• Records provided:
* begin *
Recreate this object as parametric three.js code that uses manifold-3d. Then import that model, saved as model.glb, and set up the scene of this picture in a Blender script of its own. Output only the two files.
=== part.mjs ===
* end *
* begin *
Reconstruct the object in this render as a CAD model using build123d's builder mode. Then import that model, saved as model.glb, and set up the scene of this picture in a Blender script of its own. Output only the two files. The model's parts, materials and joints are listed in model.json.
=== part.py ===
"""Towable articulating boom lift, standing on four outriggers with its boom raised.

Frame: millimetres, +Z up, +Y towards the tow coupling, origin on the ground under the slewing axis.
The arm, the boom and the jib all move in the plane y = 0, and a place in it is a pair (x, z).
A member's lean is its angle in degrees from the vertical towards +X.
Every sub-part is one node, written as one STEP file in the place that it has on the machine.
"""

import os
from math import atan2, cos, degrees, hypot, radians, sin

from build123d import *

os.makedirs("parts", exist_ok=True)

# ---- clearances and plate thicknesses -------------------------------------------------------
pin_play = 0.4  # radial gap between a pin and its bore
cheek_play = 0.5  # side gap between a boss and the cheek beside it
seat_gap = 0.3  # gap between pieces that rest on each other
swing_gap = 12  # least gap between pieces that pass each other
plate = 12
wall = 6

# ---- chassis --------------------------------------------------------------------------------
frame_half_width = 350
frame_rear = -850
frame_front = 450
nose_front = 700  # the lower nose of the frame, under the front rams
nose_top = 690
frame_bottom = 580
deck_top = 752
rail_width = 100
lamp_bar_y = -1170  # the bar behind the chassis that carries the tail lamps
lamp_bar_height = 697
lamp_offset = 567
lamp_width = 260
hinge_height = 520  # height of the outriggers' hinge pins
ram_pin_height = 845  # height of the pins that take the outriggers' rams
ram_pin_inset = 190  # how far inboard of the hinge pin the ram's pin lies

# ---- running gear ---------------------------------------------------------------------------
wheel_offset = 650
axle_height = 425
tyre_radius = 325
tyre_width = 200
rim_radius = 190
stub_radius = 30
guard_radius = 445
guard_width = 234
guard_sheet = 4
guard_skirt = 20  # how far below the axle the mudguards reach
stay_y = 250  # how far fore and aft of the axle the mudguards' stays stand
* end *
* begin *
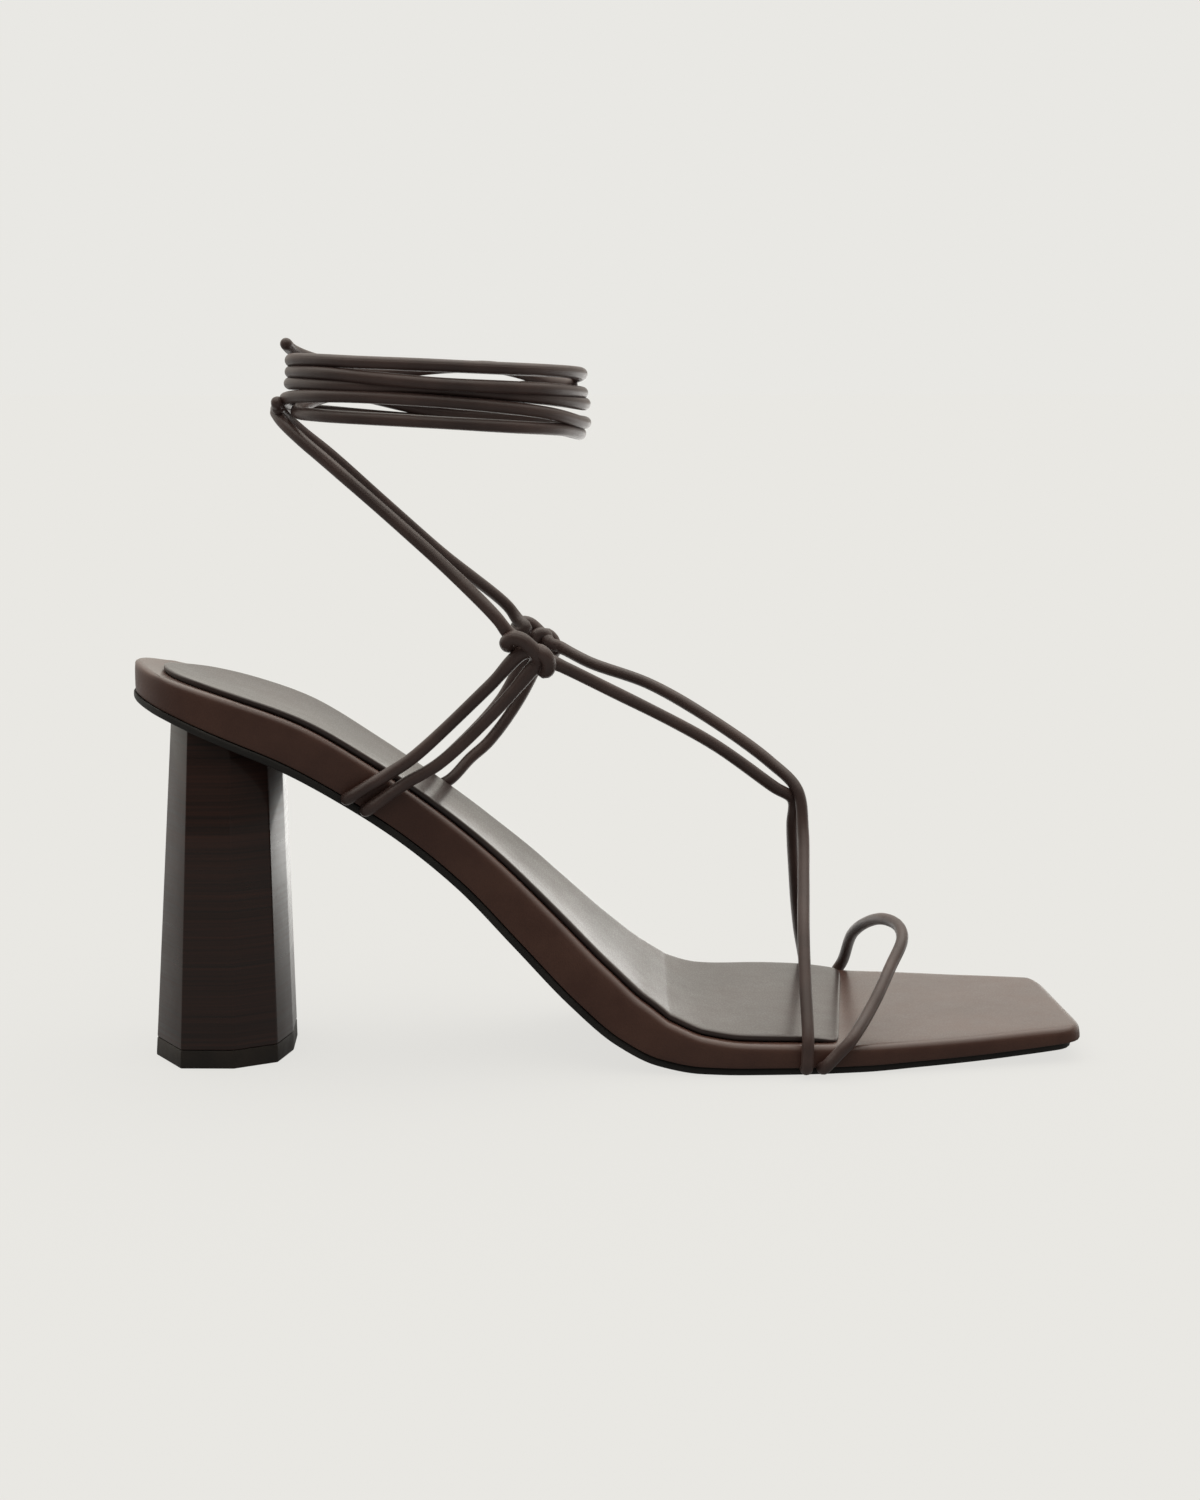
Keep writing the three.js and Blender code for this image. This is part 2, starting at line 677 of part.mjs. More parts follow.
* end *
• Work required: Identify the lines in the entries that hold "files" and return each one.

• Solution to this exercise:
Recreate this object as parametric three.js code that uses manifold-3d. Then import that model, saved as model.glb, and set up the scene of this picture in a Blender script of its own. Output only the two files.
Reconstruct the object in this render as a CAD model using build123d's builder mode. Then import that model, saved as model.glb, and set up the scene of this picture in a Blender script of its own. Output only the two files. The model's parts, materials and joints are listed in model.json.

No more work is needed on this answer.